Nearly a thousand white students were denied admission in Arizona even though they had higher undergraduate GPAs and LSATs than the average black student who was admitted — and over a hundred Asian and Latino students were in the same boat with them.
Not only was race weighed but, as in Nebraska, it was weighed much more heavily than residency status. For instance, a white Arizonan in 2007 with the same LSAT score and undergraduate GPA as the average black admittee was about eight times less likely to be admitted to the University of Arizona than a black out-of-state applicant (a 9 percent chance of admission versus a 71 percent chance), and at Arizona State he would be twelve times less likely to be admitted (an 8 percent chance versus a 98 percent chance).
Obviously this policy is not a great thing for the students who are discriminated against. How about for the students who are admitted?
Well, it may not be so great for them either. If you are black or Latino, your classmates, professors, and future employers, clients, and patients will all assume that you aren’t as qualified as your classmates whose color and national origin did not receive preferences. That will often be true — but not always. You have affirmative action to thank for the stereotyping.
It hurts blacks in another way, too. A liberal UCLA law professor, Richard Sander, has collected a vast amount of data from law schools across the country, analyzed it carefully, and concluded that — because mismatching students and law schools results in more classroom failures, dropouts, and bar-exam flunking — there are actually fewer black lawyers today than there would have been without racial preferences in law-school admissions.
Unfortunately, those running American universities prefer not to be confused by all these facts. And although Justice O’Connor wrote over five years ago, “We expect that 25 years from now, the use of racial preferences will no longer be necessary,” there are many schools that have not diminished their discrimination by one-fifth.

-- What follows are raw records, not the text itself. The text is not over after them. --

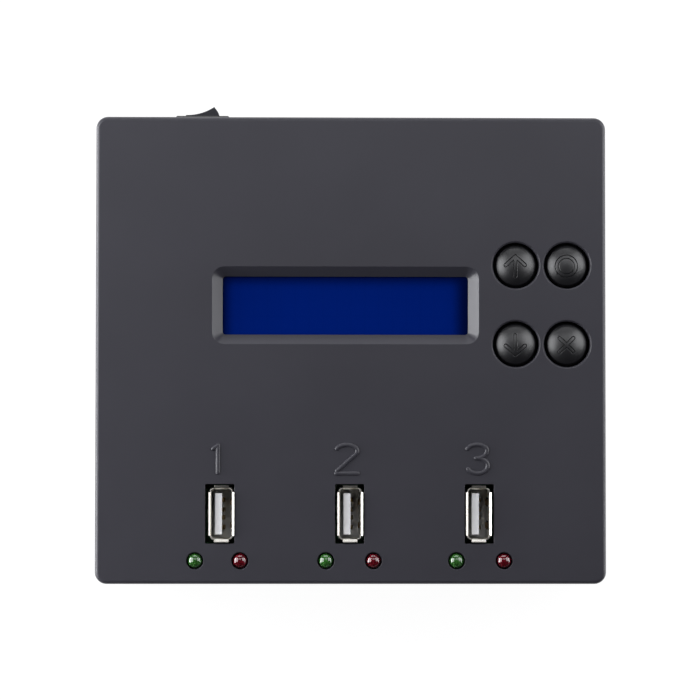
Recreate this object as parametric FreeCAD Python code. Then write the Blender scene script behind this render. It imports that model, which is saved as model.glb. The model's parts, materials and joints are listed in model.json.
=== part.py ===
import FreeCAD, Part
import math
import os

# USB flash drive duplicator: a flat moulded case with a display window, four round push buttons, three
# upright USB sockets with a green and a red light each, and a small power rocker and a power inlet at the rear.
# Sizes are in millimetres. X runs to the right, Y to the rear and Z up, with the desk at Z = 0.
# Insets are measured from the outer sides of the case, and places along X and Y from its middle.

Vector = FreeCAD.Vector
REARWARD = Vector(0, 1, 0)
UPWARD = Vector(0, 0, 1)

# Case
CASE_WIDTH = 130.0
CASE_DEPTH = 119.0
CASE_TOP = 43.0
CASE_BOTTOM = 2.0
PARTING_HEIGHT = 16.0
WALL = 2.5
TOP_PLATE = 2.5
BASE_PLATE = 2.5
CORNER_RADIUS = 3.0
INNER_CORNER_RADIUS = 1.0
EDGE_RADIUS = 1.0
LIP_WIDTH = 1.2
LIP_HEIGHT = 1.5
LIP_CLEARANCE = 0.1
LIP_HEADROOM = 0.2
CASE_RIGHT_X = CASE_WIDTH / 2
CASE_LEFT_X = -CASE_WIDTH / 2
CASE_REAR_Y = CASE_DEPTH / 2
CASE_FRONT_Y = -CASE_DEPTH / 2

# Feet
FOOT_RADIUS = 5.0
FOOT_RECESS = 1.0
FOOT_RECESS_CLEARANCE = 0.1
FOOT_CHAMFER = 0.6
FOOT_INSET_X = 17.0
FOOT_INSET_Y = 17.5
FOOT_SPREAD_X = CASE_WIDTH - 2 * FOOT_INSET_X
FOOT_SPREAD_Y = CASE_DEPTH - 2 * FOOT_INSET_Y

# Case screws, driven from below
CASE_SCREW_INSET_X = 7.0
CASE_SCREW_INSET_Y = 7.5
CASE_SCREW_SPREAD_X = CASE_WIDTH - 2 * CASE_SCREW_INSET_X
CASE_SCREW_SPREAD_Y = CASE_DEPTH - 2 * CASE_SCREW_INSET_Y
CASE_SCREW_RADIUS = 1.4
CASE_SCREW_HEAD_RADIUS = 2.8
CASE_SCREW_HEAD_HEIGHT = 2.0
CASE_SCREW_LENGTH = 16.0
CASE_SCREW_WELL_RADIUS = 3.4
CASE_SCREW_WELL_DEPTH = 4.0
CASE_SCREW_SEAT = CASE_BOTTOM + CASE_SCREW_WELL_DEPTH
CASE_POST_RADIUS = 4.6
CASE_BOSS_RADIUS = 3.6
CASE_BOSS_DROP = 2.0
CASE_BOSS_WEB = 1.2
SCREW_CLEARANCE = 0.05
SCREW_HOLE_CLEARANCE = 0.3
SCREW_TIP_ROOM = 1.0

# Buttons
CAP_RADIUS = 5.28
CAP_RISE = 0.8
CAP_CROWN = 1.7
CAP_CHAMFER = 0.35
WELL_CLEARANCE = 0.59
WELL_CHAMFER = 0.39
WELL_RADIUS = CAP_RADIUS + WELL_CLEARANCE
WELL_WEB = 0.53
CAP_FLANGE_LAP = 0.73
CAP_FLANGE_RADIUS = WELL_RADIUS + CAP_FLANGE_LAP
CAP_FLANGE_THICKNESS = 1.2
CAP_FLANGE_FLATS = 8.8
CAP_FLANGE_GAP = 0.1
CAP_STEM_RADIUS = 2.6
CAP_TRAVEL = 0.5
BUTTON_INSET_X = 9.9
BUTTON_PITCH_X = 2 * (WELL_RADIUS + WELL_CHAMFER) + WELL_WEB
BUTTON_PITCH_Y = 20.1
BUTTON_LEFT_X = CASE_RIGHT_X - BUTTON_INSET_X - BUTTON_PITCH_X

# Push switches under the buttons
SWITCH_WIDTH = 6.0
SWITCH_HEIGHT = 3.5
SWITCH_CORNER = 0.7
SWITCH_FLOOR = 0.8
PLUNGER_RADIUS = 1.75
PLUNGER_TOP = 7.0
PLUNGER_END_ROOM = 0.2
PLUNGER_CLEARANCE = 0.05
LEG_WIDTH = 0.7
LEG_THICKNESS = 0.3
LEG_PROUD = 0.15
LEG_SPREAD_X = SWITCH_WIDTH + 2 * LEG_PROUD - LEG_THICKNESS
LEG_SPREAD_Y = 4.5
LEG_BELOW_BOARD = 0.8
LEG_HEIGHT = 1.0

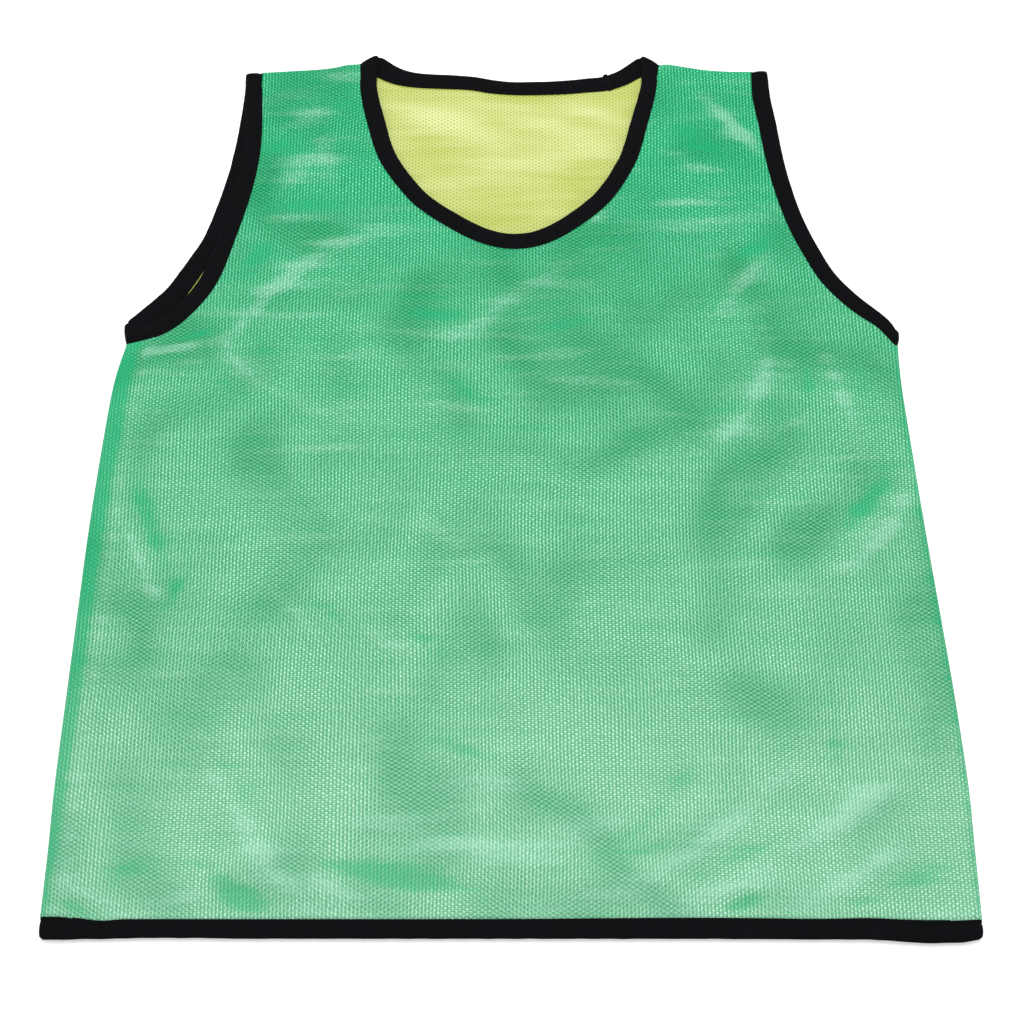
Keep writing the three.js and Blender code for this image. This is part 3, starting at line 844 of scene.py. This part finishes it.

It’s very unlikely that the discrimination at the University of Nebraska, in particular, will end if the school is left to its own devices. Chancellor Harvey Perlman recently declared that he is adamant about achieving a politically correct racial and ethnic mix there. When confronted with the findings of our recent study, the dean of the law school cheerfully acknowledged that race and ethnicity are factors in admission and that he has no problem with admitting students of favored races with lower academic qualifications than students of unfavored races who are rejected. (His main complaint about our study was that he didn’t see how CEO was able to do it, since he had refused to give us the racial data we asked for. He had, however, given the information to Professor Sander, who shared it with us.)
So there’s only one way to be sure that the racial and ethnic discrimination in admissions at the University of Nebraska will stop. Vote in favor of the Nebraska Civil Rights Initiative on Tuesday, which will ban discrimination and preference on the basis of race, ethnicity, and sex in public education (including higher education), contracting, and employment.
As for Arizona: Unfortunately, the Arizona Civil Rights Initiative will not be on the ballot a few days from now, since the state officials have ruled that not enough valid petition signatures were gathered. But such efforts failed the first time they were made in California and Michigan, too, and ballot initiatives ultimately passed there.
As a result of the CEO studies, Arizonans who want to end racial and ethnic discrimination in, for instance, the state’s public university law schools now have more evidence that they should not give up either. What’s more, the Phoenix-based Goldwater Institute published a report last year documenting many other instances of official discrimination in Arizona. So the CEO studies are not a huge surprise, and law schools are not the only place that discrimination is found.
We’ll be back.
– Roger Clegg is president and general counsel of the Center for Equal Opportunity.